After reports that Interior Minister Jorge Rodriguez had met with representatives of the opposition to offer postponing presidential elections and improving electoral conditions, these reports have finally been confirmed.  Yesterday, the government agreed to postpone presidential elections set for Aprill 22, and electoral authorities are instead holding them on May 20.  The agreement (see text here), which was announced in a ceremony at the National Electoral Council (CNE), was signed by representatives of the government as well as members of the small political parties backing former Lara state Governor Henri Falcon’s presidential candidacy. These include his own Avanzada Progresista (AP) party, the Movement toward Socialism (MAS), and a faction of the Social Christian COPEI Party.

Prior to the announcement, some in Chavismo had floated the idea of combining presidential elections with legislative elections for the National Assembly in addition to overdue elections of state legislatures and municipal councils.
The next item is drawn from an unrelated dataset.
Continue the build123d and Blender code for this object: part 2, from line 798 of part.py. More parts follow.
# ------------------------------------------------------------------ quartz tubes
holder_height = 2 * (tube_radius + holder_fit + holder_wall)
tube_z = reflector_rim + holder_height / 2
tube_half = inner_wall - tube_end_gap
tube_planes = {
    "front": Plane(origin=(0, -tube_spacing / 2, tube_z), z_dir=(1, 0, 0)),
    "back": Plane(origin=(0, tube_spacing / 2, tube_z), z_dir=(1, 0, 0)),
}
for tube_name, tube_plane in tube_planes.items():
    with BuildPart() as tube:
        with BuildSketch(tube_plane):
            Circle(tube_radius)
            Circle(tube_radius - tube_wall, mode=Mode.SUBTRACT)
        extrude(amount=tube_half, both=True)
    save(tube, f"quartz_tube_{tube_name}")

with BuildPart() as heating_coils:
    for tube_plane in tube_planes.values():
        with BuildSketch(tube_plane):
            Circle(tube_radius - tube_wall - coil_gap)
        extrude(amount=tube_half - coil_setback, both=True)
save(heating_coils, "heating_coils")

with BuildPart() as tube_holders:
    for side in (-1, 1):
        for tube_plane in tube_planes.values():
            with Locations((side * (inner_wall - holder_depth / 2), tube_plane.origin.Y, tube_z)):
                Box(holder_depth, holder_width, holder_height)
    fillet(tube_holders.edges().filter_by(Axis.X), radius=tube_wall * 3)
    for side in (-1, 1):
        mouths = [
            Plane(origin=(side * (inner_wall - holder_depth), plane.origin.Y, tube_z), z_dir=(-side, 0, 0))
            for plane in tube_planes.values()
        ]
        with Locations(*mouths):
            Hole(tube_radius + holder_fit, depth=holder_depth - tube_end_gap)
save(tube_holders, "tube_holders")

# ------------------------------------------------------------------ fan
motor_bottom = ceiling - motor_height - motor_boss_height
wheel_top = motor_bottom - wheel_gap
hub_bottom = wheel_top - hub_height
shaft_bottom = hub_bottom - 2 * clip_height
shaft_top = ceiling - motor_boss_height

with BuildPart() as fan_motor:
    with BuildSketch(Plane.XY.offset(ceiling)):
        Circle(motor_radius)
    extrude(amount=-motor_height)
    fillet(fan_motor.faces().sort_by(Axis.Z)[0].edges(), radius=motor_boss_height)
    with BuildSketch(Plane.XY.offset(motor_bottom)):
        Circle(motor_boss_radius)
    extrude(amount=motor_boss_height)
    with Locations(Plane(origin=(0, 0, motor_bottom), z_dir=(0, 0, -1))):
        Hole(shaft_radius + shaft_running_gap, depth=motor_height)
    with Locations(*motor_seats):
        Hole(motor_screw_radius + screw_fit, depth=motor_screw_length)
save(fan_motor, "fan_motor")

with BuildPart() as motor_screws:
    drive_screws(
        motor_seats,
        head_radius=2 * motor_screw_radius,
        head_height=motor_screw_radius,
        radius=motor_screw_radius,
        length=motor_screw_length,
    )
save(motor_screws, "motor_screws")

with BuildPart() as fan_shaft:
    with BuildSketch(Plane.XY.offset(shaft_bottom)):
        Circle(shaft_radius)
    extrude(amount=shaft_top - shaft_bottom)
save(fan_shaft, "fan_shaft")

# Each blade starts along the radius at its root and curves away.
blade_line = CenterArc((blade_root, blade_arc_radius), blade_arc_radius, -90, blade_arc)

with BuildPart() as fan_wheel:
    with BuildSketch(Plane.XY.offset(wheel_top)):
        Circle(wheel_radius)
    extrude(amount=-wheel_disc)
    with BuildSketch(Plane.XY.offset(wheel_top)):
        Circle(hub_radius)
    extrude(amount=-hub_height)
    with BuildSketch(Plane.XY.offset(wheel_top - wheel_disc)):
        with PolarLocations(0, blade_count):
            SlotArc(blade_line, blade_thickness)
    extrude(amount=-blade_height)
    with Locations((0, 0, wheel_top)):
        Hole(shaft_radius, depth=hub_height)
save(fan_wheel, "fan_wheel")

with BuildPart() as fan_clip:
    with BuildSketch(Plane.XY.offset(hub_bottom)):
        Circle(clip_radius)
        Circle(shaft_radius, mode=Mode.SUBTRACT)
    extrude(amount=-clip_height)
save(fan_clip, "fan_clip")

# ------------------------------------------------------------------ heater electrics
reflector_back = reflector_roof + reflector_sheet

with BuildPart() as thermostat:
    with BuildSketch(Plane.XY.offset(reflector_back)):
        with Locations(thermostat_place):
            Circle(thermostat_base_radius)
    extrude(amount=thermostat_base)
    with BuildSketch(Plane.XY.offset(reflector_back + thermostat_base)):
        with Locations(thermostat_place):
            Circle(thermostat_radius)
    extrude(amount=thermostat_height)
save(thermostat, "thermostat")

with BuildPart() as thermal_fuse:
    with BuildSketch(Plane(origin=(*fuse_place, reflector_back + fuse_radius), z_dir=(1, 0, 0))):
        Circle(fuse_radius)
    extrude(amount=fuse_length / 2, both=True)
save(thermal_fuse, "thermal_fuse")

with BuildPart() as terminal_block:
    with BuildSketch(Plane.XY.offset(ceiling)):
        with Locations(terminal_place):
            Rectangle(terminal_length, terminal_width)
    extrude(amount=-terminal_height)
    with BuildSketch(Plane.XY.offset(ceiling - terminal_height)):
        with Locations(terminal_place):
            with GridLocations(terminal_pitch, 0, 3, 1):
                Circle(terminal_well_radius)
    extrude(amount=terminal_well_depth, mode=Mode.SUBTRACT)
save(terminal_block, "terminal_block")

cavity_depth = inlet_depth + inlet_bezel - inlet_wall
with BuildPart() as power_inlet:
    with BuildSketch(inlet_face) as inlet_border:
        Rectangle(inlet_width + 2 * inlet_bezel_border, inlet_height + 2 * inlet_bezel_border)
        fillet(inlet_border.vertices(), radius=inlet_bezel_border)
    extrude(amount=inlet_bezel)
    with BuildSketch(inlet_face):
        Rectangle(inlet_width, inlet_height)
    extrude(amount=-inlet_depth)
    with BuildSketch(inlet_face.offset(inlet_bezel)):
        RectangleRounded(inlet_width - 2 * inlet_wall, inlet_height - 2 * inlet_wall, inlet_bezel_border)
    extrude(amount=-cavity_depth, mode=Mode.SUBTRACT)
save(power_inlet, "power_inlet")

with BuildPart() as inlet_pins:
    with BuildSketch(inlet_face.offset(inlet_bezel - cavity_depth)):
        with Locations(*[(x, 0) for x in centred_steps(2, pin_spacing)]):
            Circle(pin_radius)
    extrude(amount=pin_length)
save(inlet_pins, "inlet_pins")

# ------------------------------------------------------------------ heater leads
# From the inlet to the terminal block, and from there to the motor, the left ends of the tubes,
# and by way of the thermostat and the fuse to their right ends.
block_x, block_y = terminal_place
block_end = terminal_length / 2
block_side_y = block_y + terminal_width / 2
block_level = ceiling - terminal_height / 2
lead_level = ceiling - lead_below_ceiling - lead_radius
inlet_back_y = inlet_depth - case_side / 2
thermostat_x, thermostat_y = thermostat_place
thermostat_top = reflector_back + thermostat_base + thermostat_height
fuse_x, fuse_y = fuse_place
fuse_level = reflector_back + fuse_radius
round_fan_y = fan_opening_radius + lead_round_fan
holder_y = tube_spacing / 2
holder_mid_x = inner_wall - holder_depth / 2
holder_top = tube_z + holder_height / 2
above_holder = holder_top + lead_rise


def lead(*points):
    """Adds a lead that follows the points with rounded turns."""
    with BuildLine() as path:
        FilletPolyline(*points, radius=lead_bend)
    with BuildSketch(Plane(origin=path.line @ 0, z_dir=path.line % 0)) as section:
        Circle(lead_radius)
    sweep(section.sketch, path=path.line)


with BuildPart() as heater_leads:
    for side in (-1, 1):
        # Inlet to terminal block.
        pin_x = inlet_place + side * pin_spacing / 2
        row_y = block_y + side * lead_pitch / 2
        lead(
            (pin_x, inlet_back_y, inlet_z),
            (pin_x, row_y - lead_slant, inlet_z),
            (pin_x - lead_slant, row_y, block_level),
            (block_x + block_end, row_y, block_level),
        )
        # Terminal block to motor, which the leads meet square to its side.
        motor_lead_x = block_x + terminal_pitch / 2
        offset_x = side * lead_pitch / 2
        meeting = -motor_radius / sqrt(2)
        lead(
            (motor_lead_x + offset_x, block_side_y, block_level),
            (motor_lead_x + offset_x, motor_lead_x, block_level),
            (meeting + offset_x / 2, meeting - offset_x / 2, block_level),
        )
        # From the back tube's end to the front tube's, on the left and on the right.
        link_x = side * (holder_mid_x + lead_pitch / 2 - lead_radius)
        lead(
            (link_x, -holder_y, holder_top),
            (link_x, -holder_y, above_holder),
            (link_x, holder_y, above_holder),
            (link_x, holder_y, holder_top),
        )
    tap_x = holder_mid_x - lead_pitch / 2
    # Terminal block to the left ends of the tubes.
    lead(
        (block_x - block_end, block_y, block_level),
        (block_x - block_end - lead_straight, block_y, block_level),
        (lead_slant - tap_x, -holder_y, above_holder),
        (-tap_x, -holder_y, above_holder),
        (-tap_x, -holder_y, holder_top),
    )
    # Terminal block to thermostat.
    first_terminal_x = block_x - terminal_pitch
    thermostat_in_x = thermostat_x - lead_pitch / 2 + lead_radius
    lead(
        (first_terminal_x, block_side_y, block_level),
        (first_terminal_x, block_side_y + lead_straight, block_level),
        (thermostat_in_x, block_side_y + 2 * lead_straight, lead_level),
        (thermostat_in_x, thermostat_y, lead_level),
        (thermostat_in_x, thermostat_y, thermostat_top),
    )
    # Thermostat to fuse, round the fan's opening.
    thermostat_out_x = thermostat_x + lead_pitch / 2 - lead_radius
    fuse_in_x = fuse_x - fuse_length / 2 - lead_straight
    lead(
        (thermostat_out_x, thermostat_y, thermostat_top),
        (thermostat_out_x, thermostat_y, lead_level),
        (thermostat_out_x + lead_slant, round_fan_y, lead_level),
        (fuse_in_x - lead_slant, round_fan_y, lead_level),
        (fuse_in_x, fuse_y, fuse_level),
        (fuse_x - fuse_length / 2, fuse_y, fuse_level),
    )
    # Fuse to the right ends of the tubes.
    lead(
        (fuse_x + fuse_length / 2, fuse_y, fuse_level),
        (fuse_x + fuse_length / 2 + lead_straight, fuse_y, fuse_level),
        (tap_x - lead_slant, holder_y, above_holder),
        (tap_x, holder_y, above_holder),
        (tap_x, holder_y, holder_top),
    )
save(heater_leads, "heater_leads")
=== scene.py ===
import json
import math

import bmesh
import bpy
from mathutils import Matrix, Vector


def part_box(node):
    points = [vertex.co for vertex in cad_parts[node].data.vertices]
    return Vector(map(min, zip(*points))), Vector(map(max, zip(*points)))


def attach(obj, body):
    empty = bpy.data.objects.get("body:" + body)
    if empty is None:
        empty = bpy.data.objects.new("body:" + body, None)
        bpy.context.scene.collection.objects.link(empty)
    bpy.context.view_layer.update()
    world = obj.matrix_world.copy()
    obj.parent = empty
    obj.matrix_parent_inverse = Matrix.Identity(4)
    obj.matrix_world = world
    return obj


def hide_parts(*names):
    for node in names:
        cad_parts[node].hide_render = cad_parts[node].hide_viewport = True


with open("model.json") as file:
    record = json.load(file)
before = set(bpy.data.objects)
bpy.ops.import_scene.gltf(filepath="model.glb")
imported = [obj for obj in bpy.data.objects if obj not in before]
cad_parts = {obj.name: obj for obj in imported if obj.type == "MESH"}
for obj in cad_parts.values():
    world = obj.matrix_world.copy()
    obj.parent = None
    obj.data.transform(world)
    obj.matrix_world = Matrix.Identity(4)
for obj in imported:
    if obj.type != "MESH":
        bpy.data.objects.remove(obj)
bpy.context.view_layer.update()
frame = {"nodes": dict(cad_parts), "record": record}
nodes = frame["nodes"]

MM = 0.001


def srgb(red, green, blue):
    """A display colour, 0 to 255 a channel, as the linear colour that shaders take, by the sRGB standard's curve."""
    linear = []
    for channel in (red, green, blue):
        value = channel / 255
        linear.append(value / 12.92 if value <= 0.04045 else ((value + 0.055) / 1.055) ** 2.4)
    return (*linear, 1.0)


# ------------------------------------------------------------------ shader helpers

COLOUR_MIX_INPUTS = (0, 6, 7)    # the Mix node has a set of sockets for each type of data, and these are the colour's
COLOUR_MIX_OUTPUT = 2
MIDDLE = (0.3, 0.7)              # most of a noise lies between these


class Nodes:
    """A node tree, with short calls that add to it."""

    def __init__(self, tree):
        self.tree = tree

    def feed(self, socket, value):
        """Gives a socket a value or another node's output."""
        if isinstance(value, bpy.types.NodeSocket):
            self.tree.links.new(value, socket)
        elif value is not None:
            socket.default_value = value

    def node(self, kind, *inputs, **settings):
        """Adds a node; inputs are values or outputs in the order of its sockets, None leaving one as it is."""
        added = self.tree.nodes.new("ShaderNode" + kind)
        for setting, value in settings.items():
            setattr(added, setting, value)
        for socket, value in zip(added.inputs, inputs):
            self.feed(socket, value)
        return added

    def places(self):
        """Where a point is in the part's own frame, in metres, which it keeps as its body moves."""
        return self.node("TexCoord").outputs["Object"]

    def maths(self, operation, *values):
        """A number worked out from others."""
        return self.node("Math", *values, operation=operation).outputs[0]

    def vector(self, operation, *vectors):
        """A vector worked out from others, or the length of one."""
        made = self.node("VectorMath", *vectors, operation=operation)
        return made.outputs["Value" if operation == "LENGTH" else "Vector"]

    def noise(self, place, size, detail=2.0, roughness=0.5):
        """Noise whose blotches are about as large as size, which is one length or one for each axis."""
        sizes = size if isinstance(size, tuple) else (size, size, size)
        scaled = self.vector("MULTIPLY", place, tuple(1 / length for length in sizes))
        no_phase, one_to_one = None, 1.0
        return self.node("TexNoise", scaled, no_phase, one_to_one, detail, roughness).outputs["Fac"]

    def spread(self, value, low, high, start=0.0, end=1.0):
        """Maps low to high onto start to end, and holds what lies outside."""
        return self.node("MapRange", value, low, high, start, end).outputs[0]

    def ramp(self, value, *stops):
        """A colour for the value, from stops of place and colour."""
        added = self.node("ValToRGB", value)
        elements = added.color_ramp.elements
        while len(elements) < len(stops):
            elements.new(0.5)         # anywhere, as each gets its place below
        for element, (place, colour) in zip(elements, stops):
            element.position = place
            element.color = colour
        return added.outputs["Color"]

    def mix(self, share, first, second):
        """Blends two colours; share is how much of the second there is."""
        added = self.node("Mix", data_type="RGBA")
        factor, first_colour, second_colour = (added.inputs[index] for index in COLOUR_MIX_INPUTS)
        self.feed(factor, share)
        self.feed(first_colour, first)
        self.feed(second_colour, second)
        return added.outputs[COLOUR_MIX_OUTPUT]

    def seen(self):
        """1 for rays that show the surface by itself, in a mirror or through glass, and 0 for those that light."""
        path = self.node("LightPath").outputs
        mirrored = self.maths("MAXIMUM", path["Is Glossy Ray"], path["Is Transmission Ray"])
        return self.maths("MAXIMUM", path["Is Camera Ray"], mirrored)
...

In the end, though, Constituent Assembly President Delcy Rodriguez presented the CNE with a decree that convenes elections that do not include a National Assembly vote, only merging presidential elections with those for state legislatures and municipal councils. CNE President Tibisay Luncena has confirmed that the vote will be shifted to May 20, and claimed that the CNE will announce the timetable for the local and regional elections shortly, providing more specifics about the dates for candidates to declare themselves.
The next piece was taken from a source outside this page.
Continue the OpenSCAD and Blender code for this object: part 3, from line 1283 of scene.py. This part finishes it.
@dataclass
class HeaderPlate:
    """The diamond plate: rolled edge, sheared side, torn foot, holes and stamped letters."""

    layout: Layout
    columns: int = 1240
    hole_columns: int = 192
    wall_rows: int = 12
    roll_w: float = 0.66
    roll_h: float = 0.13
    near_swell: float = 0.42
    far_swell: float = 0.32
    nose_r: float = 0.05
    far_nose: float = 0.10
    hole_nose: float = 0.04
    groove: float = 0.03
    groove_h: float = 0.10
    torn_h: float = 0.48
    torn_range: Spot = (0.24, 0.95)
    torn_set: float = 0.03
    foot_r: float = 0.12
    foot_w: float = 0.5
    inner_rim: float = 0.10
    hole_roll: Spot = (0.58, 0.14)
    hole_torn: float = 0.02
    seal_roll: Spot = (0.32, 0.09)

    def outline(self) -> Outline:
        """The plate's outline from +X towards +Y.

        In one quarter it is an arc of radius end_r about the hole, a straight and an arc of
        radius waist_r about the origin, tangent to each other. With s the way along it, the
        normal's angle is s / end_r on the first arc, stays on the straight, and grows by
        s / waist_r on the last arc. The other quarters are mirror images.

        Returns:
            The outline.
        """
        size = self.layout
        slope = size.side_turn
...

While the agreement falls short of the specific concessions sought by the opposition Democratic Unity Roundtable (MUD) coalition during the failed talks in the Dominican Republic, they do include some significant improvements. Among them:

  • Asking the United Nations Secretary General to create a UN electoral accompaniment and observation mission which would have a mandate covering “all phases of the electoral process.” A joint commission of the signing parties will request a meeting with the Secretary General to discuss organizing the mission.
  • All technical audits of the electoral system will be conducted with established standards “not inferior to those used in the elections of October 7, 2012 and of December 6, 2015,” in which the opposition participated, and in the latter case won a legislative majority. These audits will “affect all of the components of the system, with established protocols and the presence of international observation.”
  • Voting centers, which were changed during municipal and gubernatorial elections last year, will be relocated to their original positions.
  • The government will avoid broadcasting joint radio and television broadcasts during the campaign, and claims that “equity in access to public and private media” during the campaign will be “ensured and favored.”

Following the announcement of the agreement, the CNE confirmed that it would indeed be extending the voter registration period to March 10, and that the parties still legally able to present candidates now have until 4:00pm today to do so. Because the Constituent Assembly issued a decree in December that forced parties that participated in previous boycotts to register with the CNE again and receive a certain number of supporting signatures, and because Primero Justicia and Voluntad Popular failed to do so (the former didn’t obtain necessary signatures, and the latter refused to participate), this new window only applies to two major MUD member parties: Accion Democratica and Un Nuevo Tiempo.

The MUD has been placed in a bind by the development. After announcing that it would only participate in elections that met strict guarantees—and that the April 22 vote amounted to a fraudulent “simulacrum”—the MUD has maintained a strict abstentionist line. When Falcon broke from this by presenting his candidacy on February 27, the MUD condemned him and said that by doing so, he was “departing” from the umbrella group. The statement was perceived as his expulsion, to which Luis Romero, the secretary general of Falcon’s Avanzada Progresista party, responded by saying,  “It’s hard to be expelled from something that doesn’t exist,” referring to the deepening divisions within the coalition. Romero also pointed to polls (see last week’s Atlantic Council/Datanalisis survey) that show that 70 percent of Venezuelans say they would be willing to participate in elections, criticizing the MUD’s abstentionist approach.

As prominent Venezuelan electoral analyst Eugenio Martinez has pointed out on Twitter, the fact that the government has conceded (at least verbally) to the technical audits in place during the December 2015 vote that saw an opposition landslide is a “breakthrough.” Yet he notes that Falcon’s coalition does not possess the technical capacity to ensure these audits across the country. According to Martinez, actually carrying out these audits “would depend on the structure of the MUD” in order to guarantee their reliability. So far the MUD appears unlikely to embrace the proposal, as the coalition has taken care to communicate that it did not sign the agreement, and that it has insisted on more comprehensive conditions.